As you progress, you'll begin unlocking vids for different techniques, associated with the songs you are learning. These include sustains, string bending, palm mutes, and more. Every new technique is accompanied by an instructional video and a practice exercise, so you can work on each one individually. It's much easier than wading through poorly produced YouTube how-to videos.
Another mode that allows you to break a song down is the Riff Repeater Mode. This mode has two different categories, each geared towards helping you master the key melodies of any particular song. The first category is "leveler", where you are given five attempts to play a riff correctly in order to increase its difficulty in the song itself. That's the game's variable difficulty at play. If you're not trying to make the song more difficult, then the "free speed" option would be best, in which the song will pause if you miss a note/chord, allowing you time to correct your mistake. Practicing with these two modes before beginning a new song is extremely beneficial and recommended before jumping straight into rehearsal mode.

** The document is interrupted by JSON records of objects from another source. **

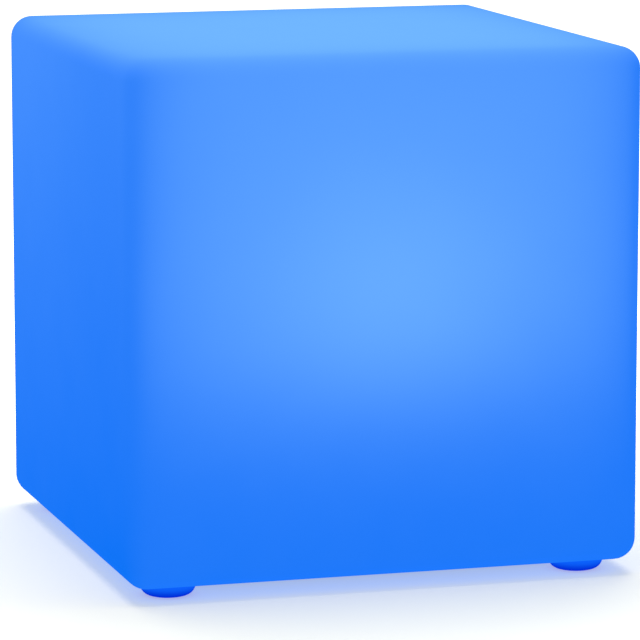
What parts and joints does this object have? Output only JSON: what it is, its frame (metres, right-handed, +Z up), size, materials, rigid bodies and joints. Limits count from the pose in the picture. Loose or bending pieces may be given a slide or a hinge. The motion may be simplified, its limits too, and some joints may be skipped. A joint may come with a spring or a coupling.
{
  "type": "cube light",
  "caption": "Hollow rounded cube light on low round feet, with a screwed-in rechargeable LED module underneath.",
  "frame": {"origin": "on the ground, under the cube's middle", "axes": "+Z up through the middle of the seat; -Y is the side that faces the viewer most squarely; +X to that viewer's right"},
  "size_m": [0.4, 0.4, 0.402],
  "materials": {
    "shell": "satin, translucent, lit from inside in blue",
    "foot": "satin, translucent, lit through the floor",
    "module_plastic": "satin",
    "diffuser": "frosted",
    "soft_seal": "matt",
    "silicone": "soft matt",
    "steel": "bright zinc",
    "brass": "turned",
    "nickel": "bright",
    "cell_wrap": "shrunk film",
    "board": "solder mask",
    "led_board": "white solder mask",
    "chip": "moulded",
    "led": "clear resin over white body",
    "black_plastic": "satin",
    "connector": "natural nylon",
    "button": "satin",
    "light_pipe": "clear acrylic",
    "lead": "flexible sheath"
  },
  "bodies": {
    "light": {"shell": "shell", "feet": "foot", "module_inserts": "brass", "module_gasket": "soft_seal", "module_base": "module_plastic", "module_screws": "steel", "battery_cradle": "black_plastic", "battery_cell_left": "cell_wrap", "battery_cell_right": "cell_wrap", "battery_tabs": "nickel", "control_board": "board", "control_chip": "chip", "drive_transistors": "chip", "charge_inductor": "chip", "storage_capacitor": "black_plastic", "lead_headers": "connector", "lead_plugs": "connector", "led_tray": "module_plastic", "led_board": "led_board", "led_chips": "led", "light_dome": "diffuser", "dome_seal": "soft_seal", "socket_body": "black_plastic", "socket_pin": "nickel", "socket_pins": "nickel", "cover_anchor": "silicone", "switch_housing": "module_plastic", "return_boot": "silicone", "switch_block": "black_plastic", "switch_pins": "nickel", "charge_light_pipe": "light_pipe", "battery_lead": "lead", "led_lead": "lead"},
    "button": {"power_button": "button"},
    "cover": {"port_cover": "silicone"}
  },
  "joints": [
    {"name": "button_push", "type": "slide", "parent": "light", "child": "button", "axis": [0, 0, 1], "range_m": [0, 0.0015], "stiffness_N_per_m": 800, "springref_m": -0.001, "deforming": ["return_boot"]},
    {"name": "cover_hinge", "type": "hinge", "parent": "light", "child": "cover", "pos_m": [0.024, 0.028, 0.0115], "axis": [1, 0, 0], "range_deg": [0, 150]}
  ]
}
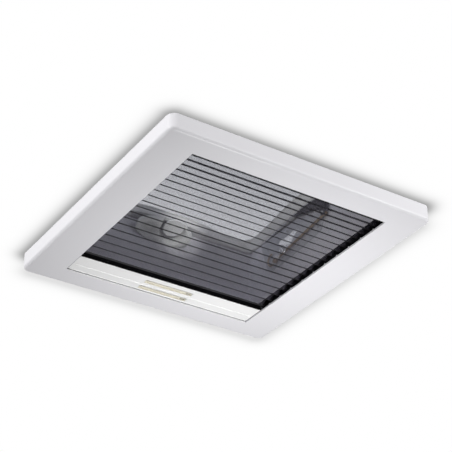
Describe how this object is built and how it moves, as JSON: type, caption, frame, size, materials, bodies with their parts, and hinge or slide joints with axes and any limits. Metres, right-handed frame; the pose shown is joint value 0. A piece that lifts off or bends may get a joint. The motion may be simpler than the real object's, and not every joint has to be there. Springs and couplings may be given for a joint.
{
  "type": "roof vent cover",
  "caption": "Square caravan rooflight: white ceiling frame, sliding pleated fly screen and blackout blind, and a hinged clear double dome with slotted stays and a rotary latch.",
  "frame": {"origin": "centre of the ceiling frame on its room-side face, which is the lowest plane of the part", "axes": "+Z out through the roof; +X along the pull bars; -Y the hinge side, +Y the latch side"},
  "size_m": [0.5, 0.5, 0.177],
  "materials": {
    "frame_white": "fine satin moulded",
    "bar_white": "satin",
    "liner_white": "satin moulded",
    "roof_white": "satin moulded",
    "guide_black": "extruded, matt",
    "clip_white": "gloss",
    "cassette_grey": "mill finish",
    "net_black": "woven net, pleated",
    "blackout_cloth": "foil-backed pleated cloth",
    "strip_black": "matt",
    "shoe_grey": "matt",
    "rubber_black": "EPDM",
    "pane_clear": "clear acrylic",
    "rim_grey": "satin moulded",
    "latch_grey": "satin moulded",
    "knob_grey": "satin moulded",
    "rod_bronze": "drawn, bronze coloured",
    "rail_grey": "satin",
    "bracket_dark": "glass-filled, matt",
    "steel": "zinc plated",
    "hinge_white": "moulded"
  },
  "bodies": {
    "frame": {"ceiling_frame": "frame_white", "side_guide_left": "guide_black", "side_guide_right": "guide_black", "guide_clips": "clip_white", "screen_cassette": "cassette_grey", "blackout_cassette": "cassette_grey", "screen_anchor_strip": "strip_black", "blackout_anchor_strip": "strip_black", "fly_net": "net_black", "blackout_cloth": "blackout_cloth", "well_liner": "liner_white", "roof_frame": "roof_white", "roof_gasket": "rubber_black", "dome_seal": "rubber_black", "clamp_brackets": "steel", "clamp_screws": "steel", "snap_studs": "steel", "hinge_base_left": "hinge_white", "hinge_base_right": "hinge_white", "hinge_pin_left": "steel", "hinge_pin_right": "steel", "stay_rail_left": "rail_grey", "stay_rail_right": "rail_grey", "rail_screws": "steel", "strike_plate": "steel", "strike_screws": "steel"},
    "dome": {"outer_dome": "pane_clear", "inner_pane": "pane_clear", "dome_rim": "rim_grey", "dome_screws": "steel", "hinge_arm_left": "hinge_white", "hinge_arm_right": "hinge_white", "stay_bracket_left": "bracket_dark", "stay_bracket_right": "bracket_dark", "stay_pivots": "steel", "latch_housing": "latch_grey", "latch_collar": "latch_grey"},
    "latch": {"latch_knob": "knob_grey", "latch_spindle": "steel", "latch_tongue": "steel"},
    "stay_left": {"stay_rod_left": "rod_bronze"},
    "stay_right": {"stay_rod_right": "rod_bronze"},
    "fly_screen_bar": {"fly_bar": "bar_white", "fly_bar_shoes": "shoe_grey", "net_clamp_strip": "strip_black"},
    "blackout_blind_bar": {"blackout_bar": "bar_white", "blackout_bar_shoes": "shoe_grey", "blackout_clamp_strip": "strip_black"}
  },
  "joints": [
    {"name": "dome_hinge", "type": "hinge", "parent": "frame", "child": "dome", "pos_m": [0, -0.203, 0.113], "axis": [1, 0, 0], "range_deg": [0, 50]},
    {"name": "latch_turn", "type": "hinge", "parent": "dome", "child": "latch", "pos_m": [0, 0.151, 0.1135], "axis": [0, -0.309, -0.9511], "range_deg": [0, 90]},
    {"name": "stay_left_pivot", "type": "hinge", "parent": "dome", "child": "stay_left", "pos_m": [-0.1747, -0.05422, 0.09394], "axis": [1, 0, 0], "range_deg": [-100, 0]},
    {"name": "stay_right_pivot", "type": "hinge", "parent": "dome", "child": "stay_right", "pos_m": [0.1747, -0.05422, 0.09394], "axis": [1, 0, 0], "range_deg": [-100, 0]},
    {"name": "fly_screen_slide", "type": "slide", "parent": "frame", "child": "fly_screen_bar", "axis": [0, 1, 0], "range_m": [-0.342, 0], "deforming": ["fly_net"]},
    {"name": "blackout_slide", "type": "slide", "parent": "frame", "child": "blackout_blind_bar", "axis": [0, 1, 0], "range_m": [-0.342, 0], "deforming": ["blackout_cloth"]}
  ],
  "couplings": [
    {"joint": "stay_left_pivot", "follows": "dome_hinge", "ratio": -2},
    {"joint": "stay_right_pivot", "follows": "dome_hinge", "ratio": -2},
    {"joint": "blackout_slide", "follows": "fly_screen_slide", "ratio": 1}
  ]
}
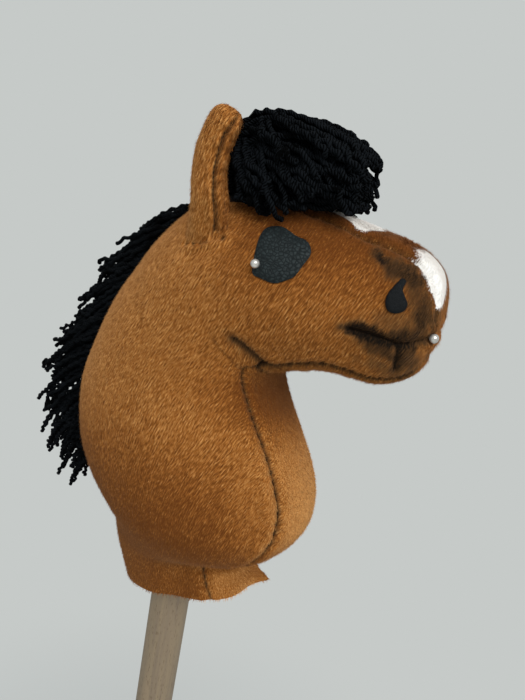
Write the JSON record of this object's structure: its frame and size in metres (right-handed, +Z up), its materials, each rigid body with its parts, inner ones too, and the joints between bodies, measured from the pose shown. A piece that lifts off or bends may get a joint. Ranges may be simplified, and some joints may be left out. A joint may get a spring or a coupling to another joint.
{
  "type": "hobby horse",
  "caption": "Soft padded horse's head with a yarn mane and forelock that slides off a round wooden stick, with pearl-headed pins stuck in it.",
  "frame": {"origin": "centre of the stick's lower end face", "axes": "+Z up along the stick, +X the way the horse looks, +Y the horse's left side"},
  "size_m": [0.2603, 0.099, 0.8442],
  "materials": {
    "beech": "sanded, unvarnished",
    "plush": "short pile",
    "plush_lining": "short pile",
    "fibre": "loose polyester fibre",
    "yarn": "plied wool-like yarn",
    "tape": "woven tape",
    "leatherette": "grained, satin",
    "thread": "matt",
    "pearl": "pearl lustre",
    "steel": "bright"
  },
  "bodies": {
    "stick": {"stick": "beech"},
    "head": {"neck_stuffing": "fibre", "head_stuffing": "fibre", "side_panel_right": "plush", "side_panel_left": "plush", "face_gusset": "plush", "chin_gusset": "plush", "chest_gusset": "plush", "ear_outer_right": "plush", "ear_outer_left": "plush", "ear_lining_right": "plush_lining", "ear_lining_left": "plush_lining", "eye_patch_right": "leatherette", "eye_patch_left": "leatherette", "nostril_patch_right": "leatherette", "nostril_patch_left": "leatherette", "mouth_thread_right": "thread", "mouth_thread_left": "thread", "mane_tape": "tape", "forelock_tape": "tape", "mane_lock_01": "yarn", "mane_lock_02": "yarn", "mane_lock_03": "yarn", "mane_lock_04": "yarn", "mane_lock_05": "yarn", "mane_lock_06": "yarn", "mane_lock_07": "yarn", "mane_lock_08": "yarn", "mane_lock_09": "yarn", "mane_lock_10": "yarn", "mane_lock_11": "yarn", "mane_lock_12": "yarn", "mane_lock_13": "yarn", "mane_lock_14": "yarn", "forelock_lock_1": "yarn", "forelock_lock_2": "yarn", "forelock_lock_3": "yarn", "forelock_lock_4": "yarn", "forelock_lock_5": "yarn", "forelock_lock_6": "yarn"},
    "right_eye_pin": {"right_eye_pin_head": "pearl", "right_eye_pin_shank": "steel"},
    "left_eye_pin": {"left_eye_pin_head": "pearl", "left_eye_pin_shank": "steel"},
    "mouth_pin": {"mouth_pin_head": "pearl", "mouth_pin_shank": "steel"}
  },
  "joints": [
    {"name": "head_slide", "type": "slide", "parent": "stick", "child": "head", "axis": [0, 0, 1], "range_m": [0, 0.2]},
    {"name": "right_eye_pin_pull", "type": "slide", "parent": "head", "child": "right_eye_pin", "axis": [0.0914, -0.9516, 0.2935], "range_m": [0, 0.038]},
    {"name": "left_eye_pin_pull", "type": "slide", "parent": "head", "child": "left_eye_pin", "axis": [0.0914, 0.9516, 0.2935], "range_m": [0, 0.038]},
    {"name": "mouth_pin_pull", "type": "slide", "parent": "head", "child": "mouth_pin", "axis": [0.9606, -0.2641, 0.0872], "range_m": [0, 0.038]}
  ]
}
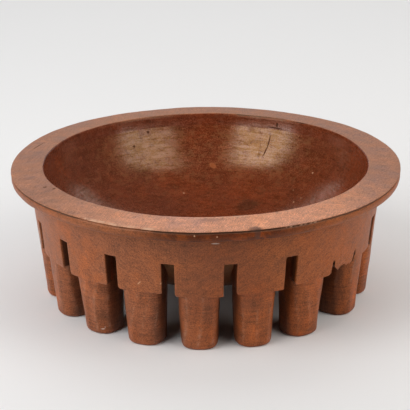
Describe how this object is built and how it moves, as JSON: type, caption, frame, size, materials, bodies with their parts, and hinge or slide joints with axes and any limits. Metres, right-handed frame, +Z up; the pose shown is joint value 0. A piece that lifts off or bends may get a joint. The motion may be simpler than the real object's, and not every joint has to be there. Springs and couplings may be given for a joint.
{
  "type": "kava bowl",
  "caption": "Round kava bowl carved from reddish-brown hardwood: a broad flat rim, a polished dish and a slotted skirt, standing on a ring of stout round legs.",
  "frame": {"origin": "centre of the ring of feet, on the floor", "axes": "+Z up along the axis of the dish; -Y is the front that the picture shows; +X is the right of the picture"},
  "size_m": [0.45, 0.45, 0.153],
  "materials": {
    "rim_wood": "satin, worn smooth by hands",
    "dish_wood": "polished, darker from use",
    "skirt_wood": "satin, with fine scraping marks",
    "leg_wood": "satin, with the grain running across"
  },
  "bodies": {
    "root": {"rim": "rim_wood", "bowl": "dish_wood", "skirt": "skirt_wood", "leg_01": "leg_wood", "leg_02": "leg_wood", "leg_03": "leg_wood", "leg_04": "leg_wood", "leg_05": "leg_wood", "leg_06": "leg_wood", "leg_07": "leg_wood", "leg_08": "leg_wood", "leg_09": "leg_wood", "leg_10": "leg_wood", "leg_11": "leg_wood", "leg_12": "leg_wood", "leg_13": "leg_wood", "leg_14": "leg_wood", "leg_15": "leg_wood", "leg_16": "leg_wood", "leg_17": "leg_wood", "leg_18": "leg_wood"}
  },
  "joints": []
}
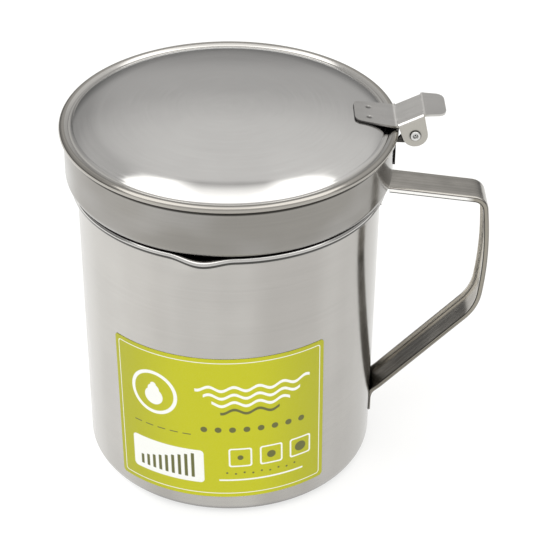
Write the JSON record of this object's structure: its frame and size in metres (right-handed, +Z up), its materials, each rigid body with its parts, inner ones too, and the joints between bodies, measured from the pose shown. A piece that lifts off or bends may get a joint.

Rocksmith has a list of enjoyable educational mini-games as well that build specific guitar techniques. You can practice single-notes in Ducks, chords in Dawn of the Chordead, or play Big Swing Baseball and practice your string-bending skills. While these games are fun, there are many hang-ups that get in the way, though much of it has nothing to do with mini-games themselves.
The sensitivity of Rocksmith forces you to always play a note perfectly. If you're playing a single note and your finger isn't precisely where it should be, the note will not register in the game. Sometimes the game wants you to hold down a string on the fret and sometimes somewhere in between. Perhaps it has to do with the fact that I did not use the Epiphone guitar from the $200 bundle, but my own guitar along with the proprietary Rocksmith cable that turns any electric guitar (and even acoustic guitar, if you've got a plug and play kit) into a compatible peripheral. Any experienced guitarist knows that you can't be 100% on point all the time. Rocksmith demands perfection constantly and will settle for nothing less.
This call for consistent accuracy might be enough to deter beginning guitarists. It's hard enough getting used to the pain of building calluses so you can play for more than a few hours without your fingers bleeding. The Dynamic Difficulty setting is a cruel mistress. When you finally get a phrase down, the game will increase the difficulty in the middle of the song, throwing up new versions of riffs even if you haven't practiced them before. Fail to play the right note and you'll see incoming notes drop off the screen.
It's kind of like a virtual slap to the face. Some might see it and be motivated; most others will see it and just feel too defeated to try again. There's really no way to get around this. The difficulty setting in the game can only revert you back to beginner status at square-zero—there's no in between. Although the technique exercises and riff repeater modes are sufficient in helping to overcome difficult songs, the addition of a manual "slow down" function, like the one in the Break it Down mode in Dance Central, would have been enough to make rehearsing less daunting.
There is incredible value to buying this game even if you aren't interested in the educational perks. There is an entire Amp mode where you can customize up to three different foot pedals and create unique guitar tones and play freely or use them in any of the songs in game. I've never fooled around with tones or distortion before so having the ability to access a wide variety of amp features is a huge bonus. Basic guitar and amp combo deals usually only include an amp with one distortion. The only downside is that the controller is the foot pedal, so if you want switch tones mid-jam, you'll have to stop playing and press a button. The other great value of the game is that it helps tune your guitar every time you play and if you access the tuner through the main menu, you have the option of tuning to E standard or Drop D.
Many people might be turned off to Rocksmith due to its lack of party game appeal, but that's not what it's about. It's about making a difficult instrument easy and fun to learn, and it accomplishes that. For beginners Rocksmith may seem like a hellish gauntlet, but for more experienced players it will be slightly less harsh and possibly even too easy at times. Rocksmith has already begun to improve my skill level and make me more confident when executing different guitar techniques, so I'm all the evidence you need. The things I've been able to learn so far will definetly carry over to any songs I want to lean outside of the game. If you're really serious about wanting to learn how to play guitar, Rocksmith is more than worth it.
Review based on PS3 version. Copy provided by publisher.